/---

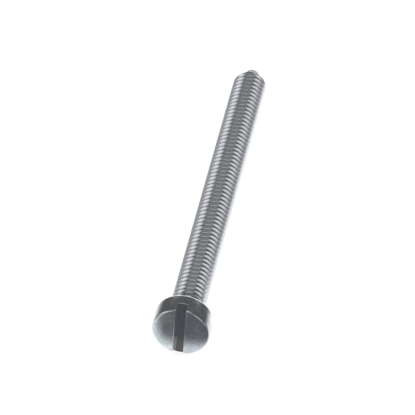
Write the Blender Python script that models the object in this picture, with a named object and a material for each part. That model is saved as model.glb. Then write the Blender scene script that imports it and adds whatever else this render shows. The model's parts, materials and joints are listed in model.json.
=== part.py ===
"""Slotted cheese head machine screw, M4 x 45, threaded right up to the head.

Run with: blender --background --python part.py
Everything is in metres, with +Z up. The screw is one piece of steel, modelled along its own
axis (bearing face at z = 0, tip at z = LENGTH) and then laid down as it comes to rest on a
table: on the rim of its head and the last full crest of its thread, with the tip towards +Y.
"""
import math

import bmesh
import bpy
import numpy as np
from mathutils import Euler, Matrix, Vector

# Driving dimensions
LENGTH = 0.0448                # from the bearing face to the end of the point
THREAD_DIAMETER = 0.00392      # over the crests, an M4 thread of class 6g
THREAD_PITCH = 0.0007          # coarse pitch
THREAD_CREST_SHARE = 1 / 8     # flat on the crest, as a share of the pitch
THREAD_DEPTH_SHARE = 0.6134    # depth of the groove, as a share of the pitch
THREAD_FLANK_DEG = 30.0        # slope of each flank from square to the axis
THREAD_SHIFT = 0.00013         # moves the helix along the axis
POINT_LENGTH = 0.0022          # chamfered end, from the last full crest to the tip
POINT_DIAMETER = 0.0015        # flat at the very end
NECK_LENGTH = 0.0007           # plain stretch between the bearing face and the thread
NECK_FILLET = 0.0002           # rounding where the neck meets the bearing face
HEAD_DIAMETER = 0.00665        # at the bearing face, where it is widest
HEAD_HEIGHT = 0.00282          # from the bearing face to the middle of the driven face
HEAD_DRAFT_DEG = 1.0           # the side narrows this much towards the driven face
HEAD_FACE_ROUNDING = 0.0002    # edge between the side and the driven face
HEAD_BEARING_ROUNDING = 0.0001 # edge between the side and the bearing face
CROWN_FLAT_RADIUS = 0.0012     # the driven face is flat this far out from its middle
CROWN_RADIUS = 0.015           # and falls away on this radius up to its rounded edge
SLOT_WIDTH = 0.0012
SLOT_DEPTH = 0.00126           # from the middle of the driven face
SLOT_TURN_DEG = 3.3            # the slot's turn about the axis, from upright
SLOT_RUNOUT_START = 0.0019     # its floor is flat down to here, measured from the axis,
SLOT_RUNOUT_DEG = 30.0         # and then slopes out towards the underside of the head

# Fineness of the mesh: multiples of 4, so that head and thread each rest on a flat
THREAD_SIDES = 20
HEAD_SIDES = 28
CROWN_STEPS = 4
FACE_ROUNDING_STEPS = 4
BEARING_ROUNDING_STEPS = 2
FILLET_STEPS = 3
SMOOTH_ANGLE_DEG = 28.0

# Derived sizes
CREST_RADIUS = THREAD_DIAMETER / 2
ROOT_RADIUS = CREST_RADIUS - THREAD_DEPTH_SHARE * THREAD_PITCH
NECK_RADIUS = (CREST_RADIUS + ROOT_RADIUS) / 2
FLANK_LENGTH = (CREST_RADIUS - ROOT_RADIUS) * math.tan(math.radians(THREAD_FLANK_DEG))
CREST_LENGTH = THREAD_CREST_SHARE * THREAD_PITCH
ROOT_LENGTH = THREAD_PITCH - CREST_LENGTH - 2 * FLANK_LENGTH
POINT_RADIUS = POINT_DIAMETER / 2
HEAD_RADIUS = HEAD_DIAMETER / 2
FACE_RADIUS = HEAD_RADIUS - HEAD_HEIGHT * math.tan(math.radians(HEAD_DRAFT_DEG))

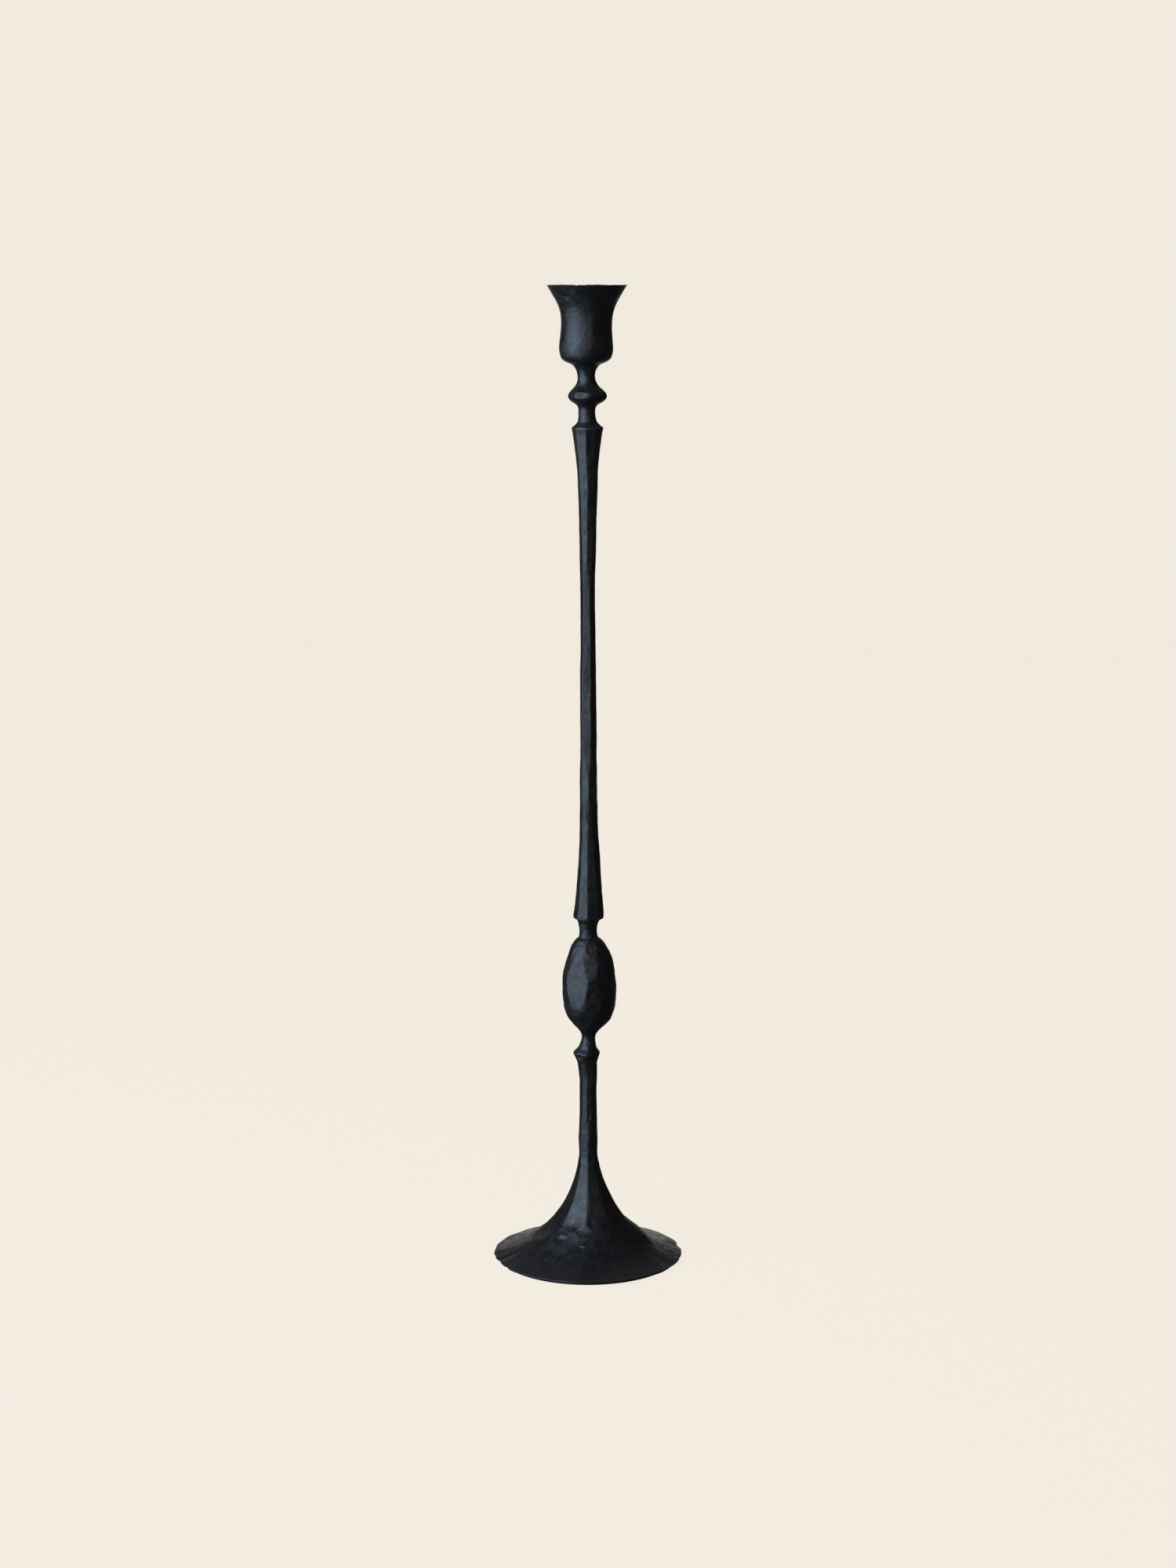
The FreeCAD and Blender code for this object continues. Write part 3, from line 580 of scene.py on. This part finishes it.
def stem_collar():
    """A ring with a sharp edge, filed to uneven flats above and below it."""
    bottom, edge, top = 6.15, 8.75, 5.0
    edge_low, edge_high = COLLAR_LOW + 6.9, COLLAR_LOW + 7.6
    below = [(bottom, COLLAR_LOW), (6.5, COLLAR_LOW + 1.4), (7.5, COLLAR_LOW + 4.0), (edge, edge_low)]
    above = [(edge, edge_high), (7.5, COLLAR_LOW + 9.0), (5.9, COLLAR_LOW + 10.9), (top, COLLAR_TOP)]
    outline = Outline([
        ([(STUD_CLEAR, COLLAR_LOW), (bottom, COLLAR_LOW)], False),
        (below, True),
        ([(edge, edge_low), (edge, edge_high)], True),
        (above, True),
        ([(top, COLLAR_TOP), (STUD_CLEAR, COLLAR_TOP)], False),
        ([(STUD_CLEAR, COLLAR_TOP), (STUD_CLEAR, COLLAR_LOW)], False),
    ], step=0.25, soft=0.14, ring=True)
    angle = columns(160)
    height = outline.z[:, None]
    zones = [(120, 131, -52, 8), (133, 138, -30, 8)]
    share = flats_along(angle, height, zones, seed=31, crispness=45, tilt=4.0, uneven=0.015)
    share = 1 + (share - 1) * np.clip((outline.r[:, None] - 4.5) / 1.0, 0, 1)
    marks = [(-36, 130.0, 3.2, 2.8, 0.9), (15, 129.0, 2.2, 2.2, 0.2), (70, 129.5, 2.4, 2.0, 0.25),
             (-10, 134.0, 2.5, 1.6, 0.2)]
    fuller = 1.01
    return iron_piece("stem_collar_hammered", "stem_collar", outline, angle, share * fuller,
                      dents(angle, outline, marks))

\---

> _Job_:
From the data above, extract every line in its exact form.

> _Exercise answer_:
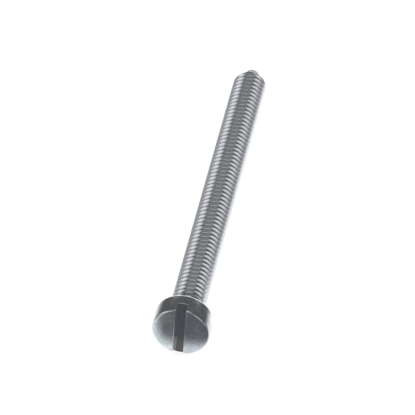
Write the Blender Python script that models the object in this picture, with a named object and a material for each part. That model is saved as model.glb. Then write the Blender scene script that imports it and adds whatever else this render shows. The model's parts, materials and joints are listed in model.json.
=== part.py ===
"""Slotted cheese head machine screw, M4 x 45, threaded right up to the head.

Run with: blender --background --python part.py
Everything is in metres, with +Z up. The screw is one piece of steel, modelled along its own
axis (bearing face at z = 0, tip at z = LENGTH) and then laid down as it comes to rest on a
table: on the rim of its head and the last full crest of its thread, with the tip towards +Y.
"""
import math

import bmesh
import bpy
import numpy as np
from mathutils import Euler, Matrix, Vector

# Driving dimensions
LENGTH = 0.0448                # from the bearing face to the end of the point
THREAD_DIAMETER = 0.00392      # over the crests, an M4 thread of class 6g
THREAD_PITCH = 0.0007          # coarse pitch
THREAD_CREST_SHARE = 1 / 8     # flat on the crest, as a share of the pitch
THREAD_DEPTH_SHARE = 0.6134    # depth of the groove, as a share of the pitch
THREAD_FLANK_DEG = 30.0        # slope of each flank from square to the axis
THREAD_SHIFT = 0.00013         # moves the helix along the axis
POINT_LENGTH = 0.0022          # chamfered end, from the last full crest to the tip
POINT_DIAMETER = 0.0015        # flat at the very end
NECK_LENGTH = 0.0007           # plain stretch between the bearing face and the thread
NECK_FILLET = 0.0002           # rounding where the neck meets the bearing face
HEAD_DIAMETER = 0.00665        # at the bearing face, where it is widest
HEAD_HEIGHT = 0.00282          # from the bearing face to the middle of the driven face
HEAD_DRAFT_DEG = 1.0           # the side narrows this much towards the driven face
HEAD_FACE_ROUNDING = 0.0002    # edge between the side and the driven face
HEAD_BEARING_ROUNDING = 0.0001 # edge between the side and the bearing face
CROWN_FLAT_RADIUS = 0.0012     # the driven face is flat this far out from its middle
CROWN_RADIUS = 0.015           # and falls away on this radius up to its rounded edge
SLOT_WIDTH = 0.0012
SLOT_DEPTH = 0.00126           # from the middle of the driven face
SLOT_TURN_DEG = 3.3            # the slot's turn about the axis, from upright
SLOT_RUNOUT_START = 0.0019     # its floor is flat down to here, measured from the axis,
SLOT_RUNOUT_DEG = 30.0         # and then slopes out towards the underside of the head

# Fineness of the mesh: multiples of 4, so that head and thread each rest on a flat
THREAD_SIDES = 20
HEAD_SIDES = 28
CROWN_STEPS = 4
FACE_ROUNDING_STEPS = 4
BEARING_ROUNDING_STEPS = 2
FILLET_STEPS = 3
SMOOTH_ANGLE_DEG = 28.0

# Derived sizes
CREST_RADIUS = THREAD_DIAMETER / 2
ROOT_RADIUS = CREST_RADIUS - THREAD_DEPTH_SHARE * THREAD_PITCH
NECK_RADIUS = (CREST_RADIUS + ROOT_RADIUS) / 2
FLANK_LENGTH = (CREST_RADIUS - ROOT_RADIUS) * math.tan(math.radians(THREAD_FLANK_DEG))
CREST_LENGTH = THREAD_CREST_SHARE * THREAD_PITCH
ROOT_LENGTH = THREAD_PITCH - CREST_LENGTH - 2 * FLANK_LENGTH
POINT_RADIUS = POINT_DIAMETER / 2
HEAD_RADIUS = HEAD_DIAMETER / 2
FACE_RADIUS = HEAD_RADIUS - HEAD_HEIGHT * math.tan(math.radians(HEAD_DRAFT_DEG))

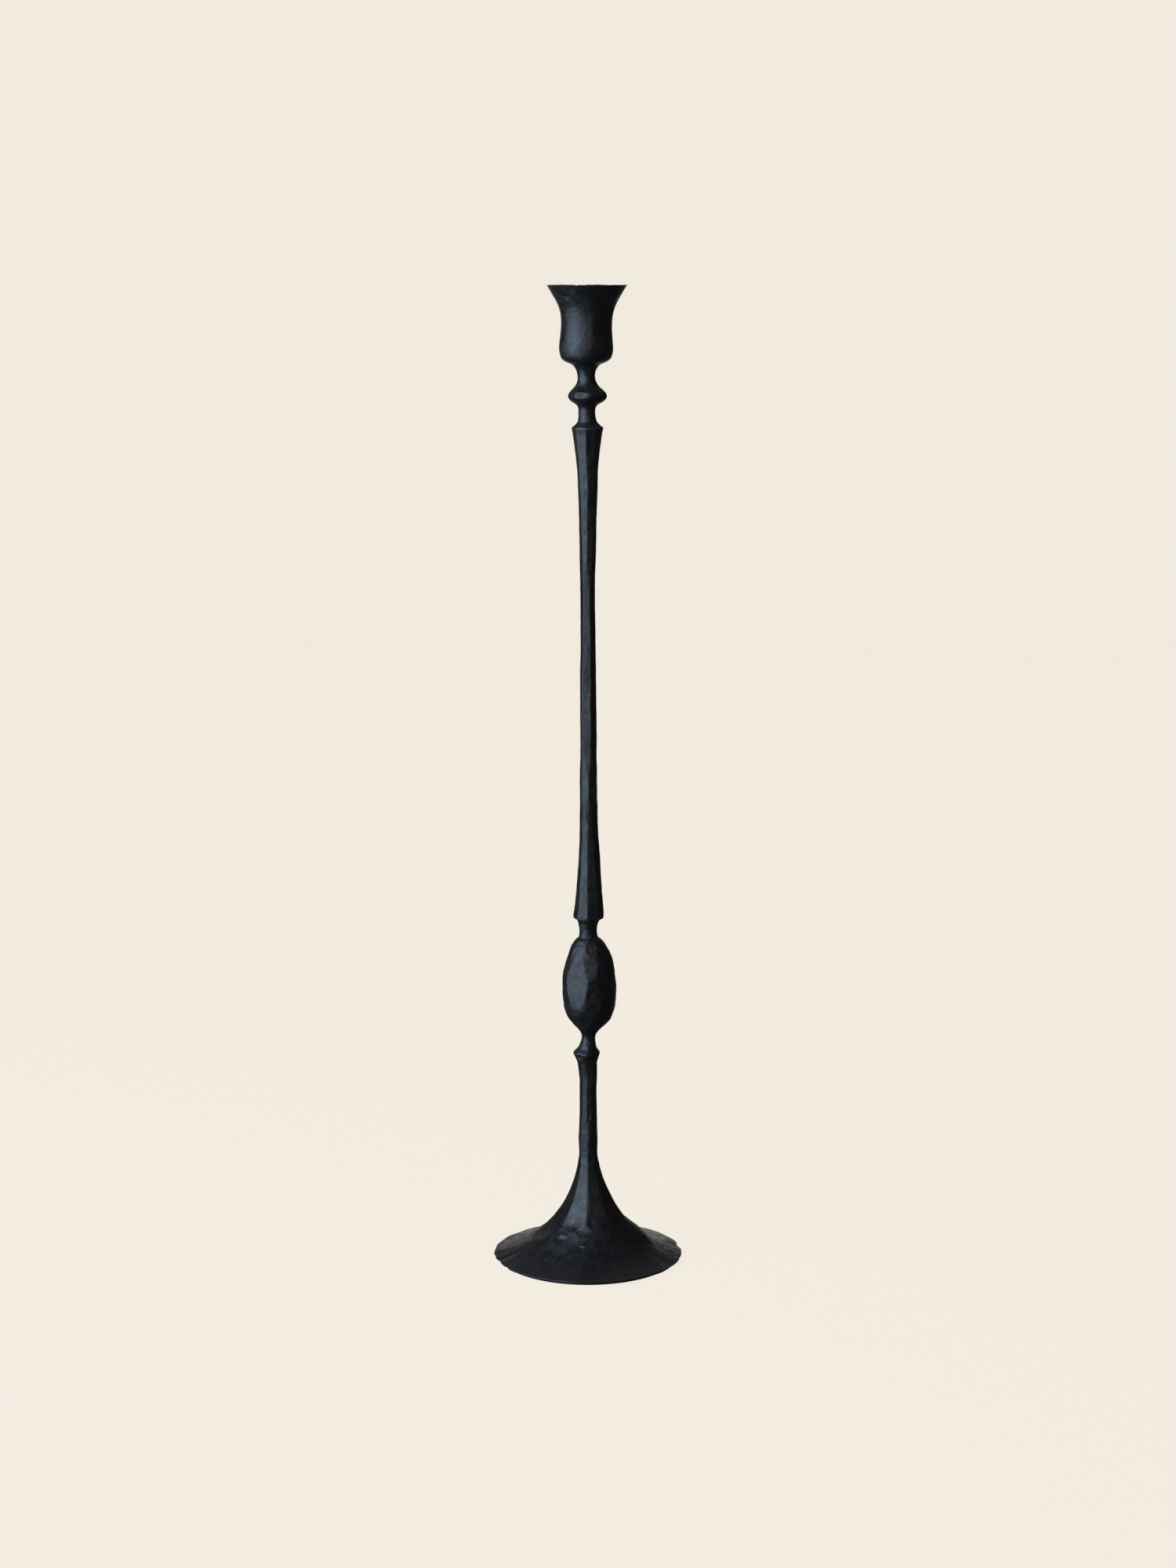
The FreeCAD and Blender code for this object continues. Write part 3, from line 580 of scene.py on. This part finishes it.
def stem_collar():
    """A ring with a sharp edge, filed to uneven flats above and below it."""
    bottom, edge, top = 6.15, 8.75, 5.0
    edge_low, edge_high = COLLAR_LOW + 6.9, COLLAR_LOW + 7.6
    below = [(bottom, COLLAR_LOW), (6.5, COLLAR_LOW + 1.4), (7.5, COLLAR_LOW + 4.0), (edge, edge_low)]
    above = [(edge, edge_high), (7.5, COLLAR_LOW + 9.0), (5.9, COLLAR_LOW + 10.9), (top, COLLAR_TOP)]
    outline = Outline([
        ([(STUD_CLEAR, COLLAR_LOW), (bottom, COLLAR_LOW)], False),
        (below, True),
        ([(edge, edge_low), (edge, edge_high)], True),
        (above, True),
        ([(top, COLLAR_TOP), (STUD_CLEAR, COLLAR_TOP)], False),
        ([(STUD_CLEAR, COLLAR_TOP), (STUD_CLEAR, COLLAR_LOW)], False),
    ], step=0.25, soft=0.14, ring=True)
    angle = columns(160)
    height = outline.z[:, None]
    zones = [(120, 131, -52, 8), (133, 138, -30, 8)]
    share = flats_along(angle, height, zones, seed=31, crispness=45, tilt=4.0, uneven=0.015)
    share = 1 + (share - 1) * np.clip((outline.r[:, None] - 4.5) / 1.0, 0, 1)
    marks = [(-36, 130.0, 3.2, 2.8, 0.9), (15, 129.0, 2.2, 2.2, 0.2), (70, 129.5, 2.4, 2.0, 0.25),
             (-10, 134.0, 2.5, 1.6, 0.2)]
    fuller = 1.01
    return iron_piece("stem_collar_hammered", "stem_collar", outline, angle, share * fuller,
                      dents(angle, outline, marks))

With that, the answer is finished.